(What is required): Under this task are some entries; return every one of them exactly.

(Records for the exercise):
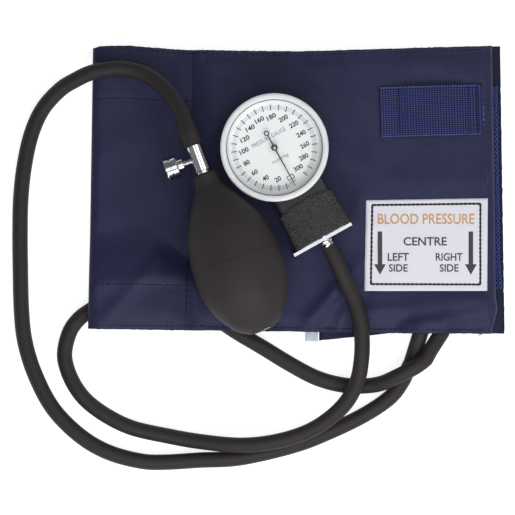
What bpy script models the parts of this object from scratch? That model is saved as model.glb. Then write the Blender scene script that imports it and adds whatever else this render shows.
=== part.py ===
"""Aneroid blood pressure cuff: folded cuff, dial gauge, squeeze bulb, release valve and rubber tubes."""

import math

import bmesh
import bpy
import numpy as np
from mathutils import Matrix, Vector

MM = 0.001  # every dimension below is in millimetres
GAP = 0.3  # clearance between pieces that touch

# cuff: two cloth layers round a left and a right fold, with the bladder between them
CLOTH = 0.6
BLADDER = 2.0
PANEL = 1.2
LEFT_FOLD = (-101.65, 3.45)
RIGHT_FOLD = (96.9, 7.25)
TAIL_END = 105.0
TUCK_END = 11.4
HALF_WIDTH = 72.0
TOP_EDGE = ((-106.0, 73.4), (-83.0, 75.4), (-53.0, 72.8), (0.0, 72.1), (106.0, 75.2))
BOTTOM_EDGE = ((-106.0, -68.6), (47.0, -70.8), (106.0, -71.3))
TAPER = 0.0105 / 70.0
TUCK_SKEW_START = 50.0
TUCK_SKEW = 4.5

# hidden stretch of the gauge tube, and how the cloth rises over it
HIDDEN = ((-112.0, -64.8), (-106.2, -60.3), (-94.7, -53.6), (-79.5, -50.0), (-61.7, -52.6), (-46.5, -59.7),
          (-31.2, -69.9), (-24.0, -74.2))
RISE = 8.45
CREST = 7.0
FOOT = 26.0

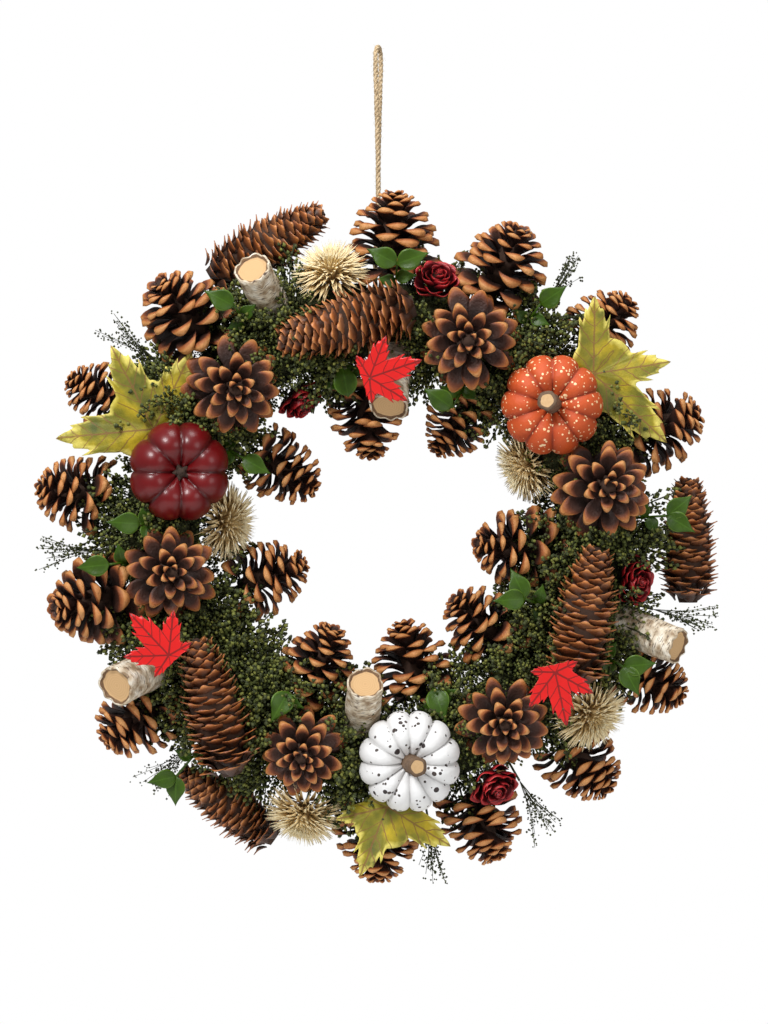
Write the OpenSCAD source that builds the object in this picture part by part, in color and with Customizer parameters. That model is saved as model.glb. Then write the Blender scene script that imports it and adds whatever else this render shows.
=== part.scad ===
// Harvest door wreath: a bound straw ring under a moss mat, dressed with cones, small pumpkins,
// birch pieces, straw flowers and leaves on wire picks, and hung from a doubled twine loop.
// Millimetres, +Z up. The origin is the inside of the loop's top, where it rests on its hook.
// The front faces -Y and the door is on the +Y side.

/* [Ring] */
// Radius of the ring, from its centre to the middle of the straw roll
ring_r = 110; // [100:1:150]
// Radius of the straw roll
straw_r = 16; // [13:0.5:18]
// Thickness of the moss mat over the front of the straw
mat_t = 1.6; // [1:0.1:3]
// How far round the straw the mat reaches past its outer and inner edge, in degrees
mat_wrap = 30; // [10:1:40]
// Diameter of the binding twine round the straw
binding_d = 1.2; // [0.8:0.1:1.6]
// Number of binding turns
binding_turns = 28; // [12:2:40]

/* [Hanging loop] */
// Diameter of the jute twine
cord_d = 2.5; // [2:0.1:3]
// Space between the two turns of the hitch
hitch_gap = 0.5; // [0.3:0.1:1]

/* [Wire picks] */
// Diameter of the pick wire
pick_d = 1.6; // [1:0.1:2]
// How deep a pick goes into the straw
pick_bite = 9; // [6:1:10]
// How deep a pick goes into its piece
pick_in = 7; // [4:1:9]

/* [Reach and lift] */
// How far the outer cones' tips stand from the middle of the straw
outer_reach = 70; // [66:0.5:74]
// The least that the inner cones' tips stand from the middle of the straw
inner_reach = 64; // [60:0.5:66]
// The least height of a cone's foot above the mat
least_lift = 4; // [3:0.5:6]
// Height of the open cones' feet above the mat on the face
face_lift = 4; // [3:0.5:6]
// Height of the birch pieces' feet above the mat
log_lift = 3; // [2:0.5:5]
// Height above the mat of the spruce cones that lie at the rim
rim_lift = 12; // [10:0.5:14]

/* [Pine cones] */
// Length of the largest cone of the outer row
outer_l = 46; // [36:1:50]
// Width of the largest cone of the outer row
outer_w = 45; // [34:1:46]
// Length of the largest cone of the inner row
inner_l = 46; // [36:1:48]
// Width of the largest cone of the inner row
inner_w = 41; // [32:1:42]
// Length of the largest open cone on the face
face_l = 42; // [34:1:46]
// Width of the largest open cone on the face
face_w = 48; // [38:1:49]
// Number of scale rows that show down a pine cone's side
pine_rows = 5; // [4:1:7]

/* [Spruce cones] */
// Length of the largest spruce cone
spruce_l = 80; // [60:1:84]
// Width of the largest spruce cone
spruce_w = 39; // [30:1:40]
// Number of scale rows that show down a spruce cone's side
spruce_rows = 9; // [6:1:12]

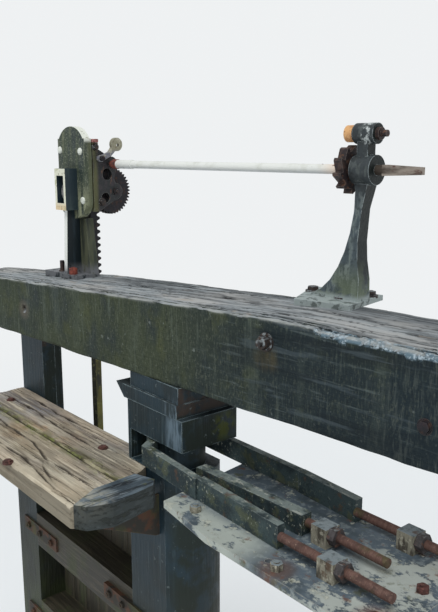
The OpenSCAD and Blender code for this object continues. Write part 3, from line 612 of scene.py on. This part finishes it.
beam = {
    "steps": (470, 72, 24),
    "crowding": (0.06, 0.11),  # how far the slices crowd towards the edges, across and upward
    "topFallsBefore": 0.700,
    "fall": 0.044,
    "undersideRisesAfter": 1.700,
    "undersideRise": 0.090,
    "rearTapersAfter": 1.700,
    "rearTaper": 0.090,
    "mitreTaperBefore": -0.750,
    "mitreRear": 0.130,
    "chamferFrom": 0.880,
    "chamferRunOut": 0.050,
    "chamfer": 0.022,
    "chamferWaves": [(0.25, (14, 1, 1), (0, 0, 0))],
    "chamferPaint": (0.4, 1.15),  # painted from this share of its run-out, out to this many cuts
    "wear": 0.007,
    "wearWaves": [(1.2, (9, 9, 9), (0, 0, 0))],
    "topRim": 0.028,  # pale worn strip along the front edge, on top
    "frontRim": 0.012,
    "rearRim": 0.030,
    "rearWorn": 0.6,
    "slotWalls": (-1.019, -0.951),
    "slotBack": 0.195,
    "slotGap": 0.0005,
    "topWaves": [(0.0022, (4, 22, 0), (0, 0, 0)), (0.0012, (16, 90, 0), (0, 0, 3))],
    "underWaves": [(0.0022, (4, 22, 0), (0, 0, 9))],
    "frontWaves": [(0.0022, (5, 0, 12), (0, 5, 0)), (0.001, (60, 0, 30), (0, 7, 0))],
    "rearWaves": [(0.0022, (5, 0, 12), (0, 9, 0))],
    "crackDepth": 0.009,
    "crackShade": 1.6,
    "cracks": {"seed": 11, "count": 260, "length": (6, 70, 14), "wander": 0.22},
    "pegHole": (-1.101, 3.549),
    "pegRadius": (0.017, 0.008),  # at the face and at the bottom
    "pegShade": (0.018, 0.008),
    "pegDepth": 0.030,
}


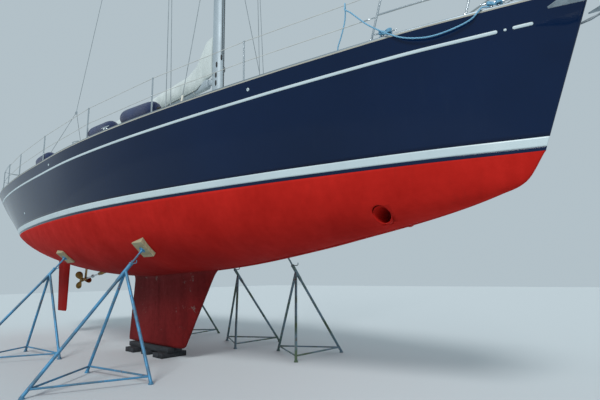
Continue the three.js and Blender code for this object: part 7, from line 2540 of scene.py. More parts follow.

(The solution):
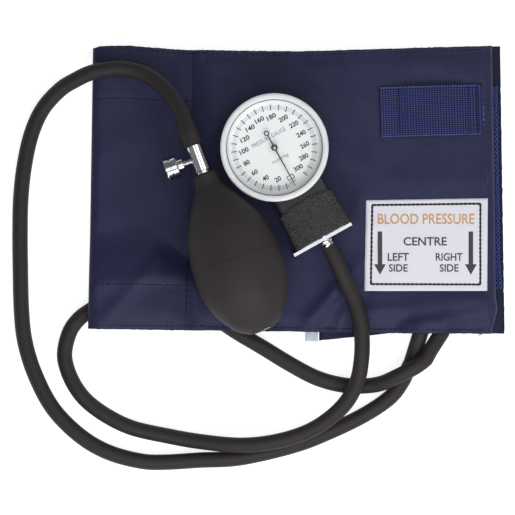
What bpy script models the parts of this object from scratch? That model is saved as model.glb. Then write the Blender scene script that imports it and adds whatever else this render shows.
=== part.py ===
"""Aneroid blood pressure cuff: folded cuff, dial gauge, squeeze bulb, release valve and rubber tubes."""

import math

import bmesh
import bpy
import numpy as np
from mathutils import Matrix, Vector

MM = 0.001  # every dimension below is in millimetres
GAP = 0.3  # clearance between pieces that touch

# cuff: two cloth layers round a left and a right fold, with the bladder between them
CLOTH = 0.6
BLADDER = 2.0
PANEL = 1.2
LEFT_FOLD = (-101.65, 3.45)
RIGHT_FOLD = (96.9, 7.25)
TAIL_END = 105.0
TUCK_END = 11.4
HALF_WIDTH = 72.0
TOP_EDGE = ((-106.0, 73.4), (-83.0, 75.4), (-53.0, 72.8), (0.0, 72.1), (106.0, 75.2))
BOTTOM_EDGE = ((-106.0, -68.6), (47.0, -70.8), (106.0, -71.3))
TAPER = 0.0105 / 70.0
TUCK_SKEW_START = 50.0
TUCK_SKEW = 4.5

# hidden stretch of the gauge tube, and how the cloth rises over it
HIDDEN = ((-112.0, -64.8), (-106.2, -60.3), (-94.7, -53.6), (-79.5, -50.0), (-61.7, -52.6), (-46.5, -59.7),
          (-31.2, -69.9), (-24.0, -74.2))
RISE = 8.45
CREST = 7.0
FOOT = 26.0

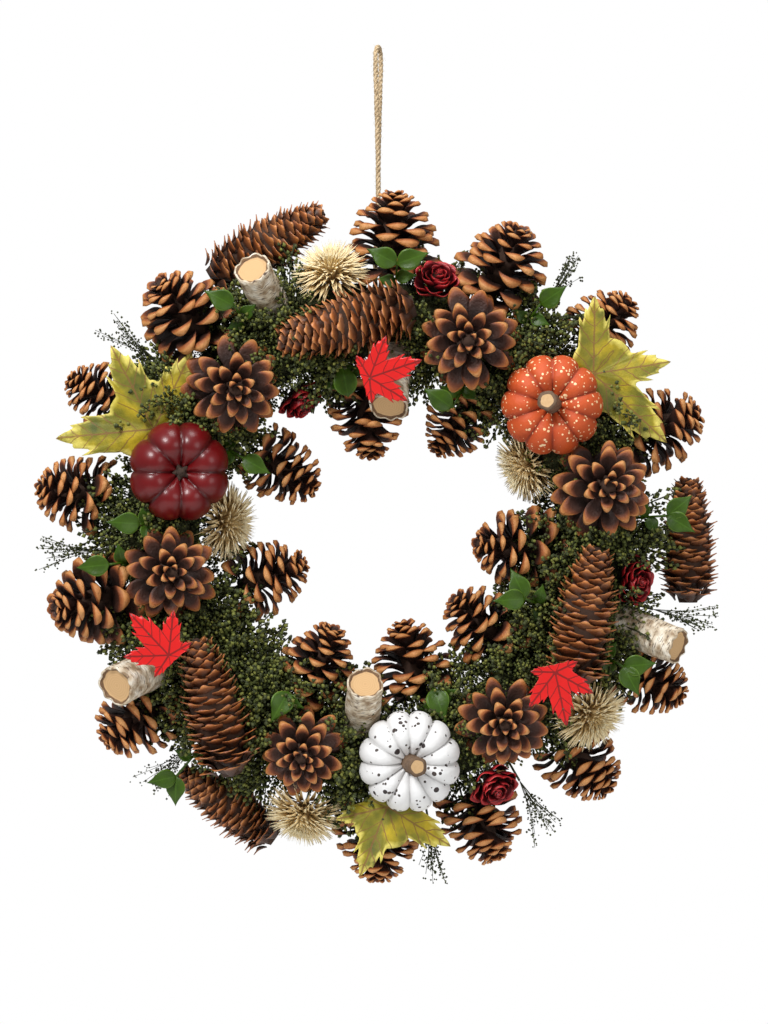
Write the OpenSCAD source that builds the object in this picture part by part, in color and with Customizer parameters. That model is saved as model.glb. Then write the Blender scene script that imports it and adds whatever else this render shows.
=== part.scad ===
// Harvest door wreath: a bound straw ring under a moss mat, dressed with cones, small pumpkins,
// birch pieces, straw flowers and leaves on wire picks, and hung from a doubled twine loop.
// Millimetres, +Z up. The origin is the inside of the loop's top, where it rests on its hook.
// The front faces -Y and the door is on the +Y side.

/* [Ring] */
// Radius of the ring, from its centre to the middle of the straw roll
ring_r = 110; // [100:1:150]
// Radius of the straw roll
straw_r = 16; // [13:0.5:18]
// Thickness of the moss mat over the front of the straw
mat_t = 1.6; // [1:0.1:3]
// How far round the straw the mat reaches past its outer and inner edge, in degrees
mat_wrap = 30; // [10:1:40]
// Diameter of the binding twine round the straw
binding_d = 1.2; // [0.8:0.1:1.6]
// Number of binding turns
binding_turns = 28; // [12:2:40]

/* [Hanging loop] */
// Diameter of the jute twine
cord_d = 2.5; // [2:0.1:3]
// Space between the two turns of the hitch
hitch_gap = 0.5; // [0.3:0.1:1]

/* [Wire picks] */
// Diameter of the pick wire
pick_d = 1.6; // [1:0.1:2]
// How deep a pick goes into the straw
pick_bite = 9; // [6:1:10]
// How deep a pick goes into its piece
pick_in = 7; // [4:1:9]

/* [Reach and lift] */
// How far the outer cones' tips stand from the middle of the straw
outer_reach = 70; // [66:0.5:74]
// The least that the inner cones' tips stand from the middle of the straw
inner_reach = 64; // [60:0.5:66]
// The least height of a cone's foot above the mat
least_lift = 4; // [3:0.5:6]
// Height of the open cones' feet above the mat on the face
face_lift = 4; // [3:0.5:6]
// Height of the birch pieces' feet above the mat
log_lift = 3; // [2:0.5:5]
// Height above the mat of the spruce cones that lie at the rim
rim_lift = 12; // [10:0.5:14]

/* [Pine cones] */
// Length of the largest cone of the outer row
outer_l = 46; // [36:1:50]
// Width of the largest cone of the outer row
outer_w = 45; // [34:1:46]
// Length of the largest cone of the inner row
inner_l = 46; // [36:1:48]
// Width of the largest cone of the inner row
inner_w = 41; // [32:1:42]
// Length of the largest open cone on the face
face_l = 42; // [34:1:46]
// Width of the largest open cone on the face
face_w = 48; // [38:1:49]
// Number of scale rows that show down a pine cone's side
pine_rows = 5; // [4:1:7]

/* [Spruce cones] */
// Length of the largest spruce cone
spruce_l = 80; // [60:1:84]
// Width of the largest spruce cone
spruce_w = 39; // [30:1:40]
// Number of scale rows that show down a spruce cone's side
spruce_rows = 9; // [6:1:12]

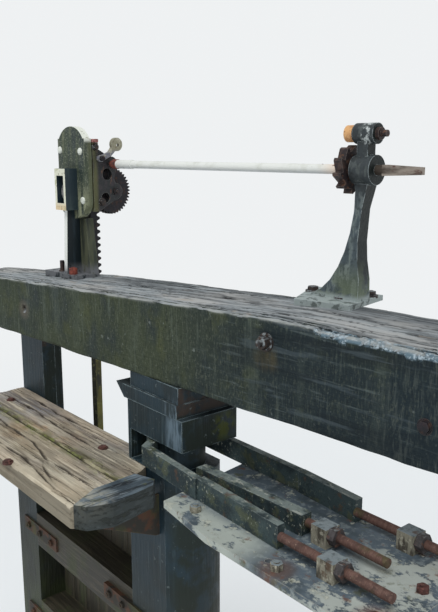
The OpenSCAD and Blender code for this object continues. Write part 3, from line 612 of scene.py on. This part finishes it.
beam = {
    "steps": (470, 72, 24),
    "crowding": (0.06, 0.11),  # how far the slices crowd towards the edges, across and upward
    "topFallsBefore": 0.700,
    "fall": 0.044,
    "undersideRisesAfter": 1.700,
    "undersideRise": 0.090,
    "rearTapersAfter": 1.700,
    "rearTaper": 0.090,
    "mitreTaperBefore": -0.750,
    "mitreRear": 0.130,
    "chamferFrom": 0.880,
    "chamferRunOut": 0.050,
    "chamfer": 0.022,
    "chamferWaves": [(0.25, (14, 1, 1), (0, 0, 0))],
    "chamferPaint": (0.4, 1.15),  # painted from this share of its run-out, out to this many cuts
    "wear": 0.007,
    "wearWaves": [(1.2, (9, 9, 9), (0, 0, 0))],
    "topRim": 0.028,  # pale worn strip along the front edge, on top
    "frontRim": 0.012,
    "rearRim": 0.030,
    "rearWorn": 0.6,
    "slotWalls": (-1.019, -0.951),
    "slotBack": 0.195,
    "slotGap": 0.0005,
    "topWaves": [(0.0022, (4, 22, 0), (0, 0, 0)), (0.0012, (16, 90, 0), (0, 0, 3))],
    "underWaves": [(0.0022, (4, 22, 0), (0, 0, 9))],
    "frontWaves": [(0.0022, (5, 0, 12), (0, 5, 0)), (0.001, (60, 0, 30), (0, 7, 0))],
    "rearWaves": [(0.0022, (5, 0, 12), (0, 9, 0))],
    "crackDepth": 0.009,
    "crackShade": 1.6,
    "cracks": {"seed": 11, "count": 260, "length": (6, 70, 14), "wander": 0.22},
    "pegHole": (-1.101, 3.549),
    "pegRadius": (0.017, 0.008),  # at the face and at the bottom
    "pegShade": (0.018, 0.008),
    "pegDepth": 0.030,
}


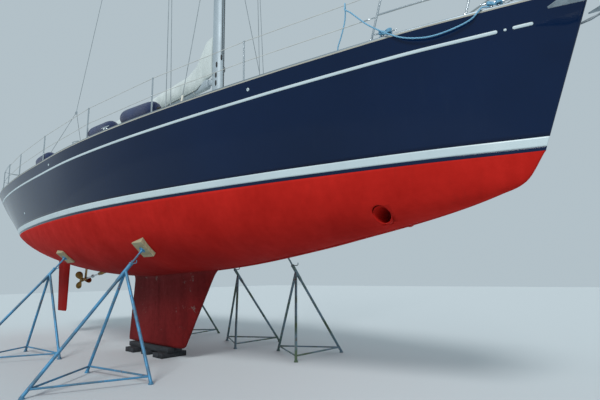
Continue the three.js and Blender code for this object: part 7, from line 2540 of scene.py. More parts follow.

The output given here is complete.